We arrived around 12:30 and got through the ticket line relatively quickly, I was at my site and set up by about 3. The next couple hours were spent reacquainting myself with the grounds, deciding which food vendors I’d frequent, meeting up with friends as I walked the campsites, and ultimately I met all the other Counselors in Training. What an amazing group of kids. We all come to this festival from different parts of the country and from different occupations; it was no surprise that we had different music tastes. If you are into more of the rock and electronic stuff those are the bands I was seeing and who I’ll mostly be talking about…Anyway, we were debriefed by the amazing Holly Brinkman. If you know her, you know how much she does for Summer Camp and the CIT program. Thanks Holly for making this possible. After getting somewhat of an understanding of what I was supposed to be doing over the weekend (I’ve never “covered” an event before) I set out to see my first show.
Ali Baba’s Tahini was awesome. It was great to see where Jake got his start…well, that’s not true, but to see that band that ended up becoming a big part of Umphrey’s sound was very cool. It was kind of a playful rockabilly vibe to it with a lot of good grooves setting up Jake for some nice guitar work. The guy on keys was slaying and could hang with Jake musically. Overall they were a real fun band who I would definitely go see again. I was lucky enough to walk in on a Got Your Milk (Right Here) which I found to be pretty much the same as Umph plays it. I went back to my site for a minute after that to check in on the rest of my people (wolfpack) who’d be trickling in over the next day and a half. The site was almost ready to go. About 6 of our 13 were there, 3 canopies for the living room/kitchen, about 15 chairs, rope lights (there’s power in the forest…you just gotta find it). I really feel like this was one of our best set ups yet. We didn’t bring so much it was a pain to set up, didn’t bring too much food. Just lots of “soda” and “juice”…

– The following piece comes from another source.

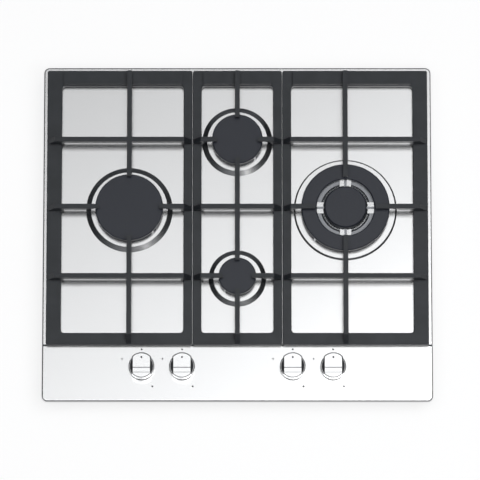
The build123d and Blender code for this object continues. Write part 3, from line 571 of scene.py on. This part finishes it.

Anyway, we set out to see Brainchild but made a quick stop to see Family Groove Company. Now, I went to the University of Illinois from 02-06 and I remember seeing FGC a lot. Those guys continue to play great show after great show and the stage they were on and the attendance they received was evidence of their continued efforts to be one of the hardest working bands out there. Always upbeat with a great rock feel I love the way FGC jams. If you know ‘em, you know what I know, if you don’t, you should. Down at the campfire stage (where the fire was yet to start, I presume due to the wetness) Roy Ponce, his mustache and Brainchild were destroying. Those guys can really play. And If you are into a sound that changes on a dime with great tension and release build ups, then Brainchild is for you. After Brainchild it was on to a little bit of Cornmeal. Allie is so stunning and such an amazing fiddle player, that, despite my general lack of interest in bluegrass and related genres, I rarely miss Cornmeal play. And you know what, every time I see them I enjoy them a little more. This time was no exception. I love the way they can bring their whole band to this central place that is darker and heavier and then through their jam build it up and out to a twang explosion…like I said, this is my first attempt at blogging to if some of the things I say are weird, well, I don’t know what I’m doing.
By this time, we needed to go back to the site again for one more recharge, we met up with about 5 more of the wolfpack, we drank some more “juice” and “soda” (got to stay hydrated) and we set out for the rest of the night. We made it back to the campfire around 10:15 and saw about 30 minutes of the Pimps of Joytime. Now I have known about these guys for a few years now, maybe 4 or so, and they are awesome. If you like a kind of new school electro funk with a lot of soul then you should have been at this show. Pimps of Joytime are always a fun time and a dance party, which was great to warm up for what we were to experience next.
The first Red Barn “late night” it was only 11:00pm, was one of my favorite bands at the festival, Digital Tape Machine. What an awesome show. I interviewed Marcus Rezak, guitar player for DTM and he was saying that they tried to base a lot of their music on the video games of our youths. Well they did not accomplish that because I felt like I was in the video games of the future. These guys are super talented musicians, with Joel and Kris from UM they pull a lot of attention. But the beats are amazing, super danceable and usually up-tempo and every once in a while they will throw in a neo classical guitar riff or even complete breakdown that makes you remember there’s people up there and they are ROCKING. I hear DTM could be gearing up to tour some in the next year or so, so be on the look out.
After having my hair blown back in the barn I stepped outside for a couple hours of some of the best stage banter you will ever hear, and the music ain’t bad either. 30db is Brendan Bayliss and Jeff Austin’s project that came together at a time that was really difficult for both of them. But from this shared time they created some awesome songs. They play them together like two guys happy to be beyond that stage in their lives often sharing a lot of whiskey as well, only increasing the hilarity of their aforementioned stage banter. What a great way to wind down the first night of the festival. I had been up for about 42 hours at this point and decided to head back to the site to crash. Like any experienced festival goer I brought my landing gear; put my “ear plugs” on and slid gently into sleep. Goodnight Summer Camp.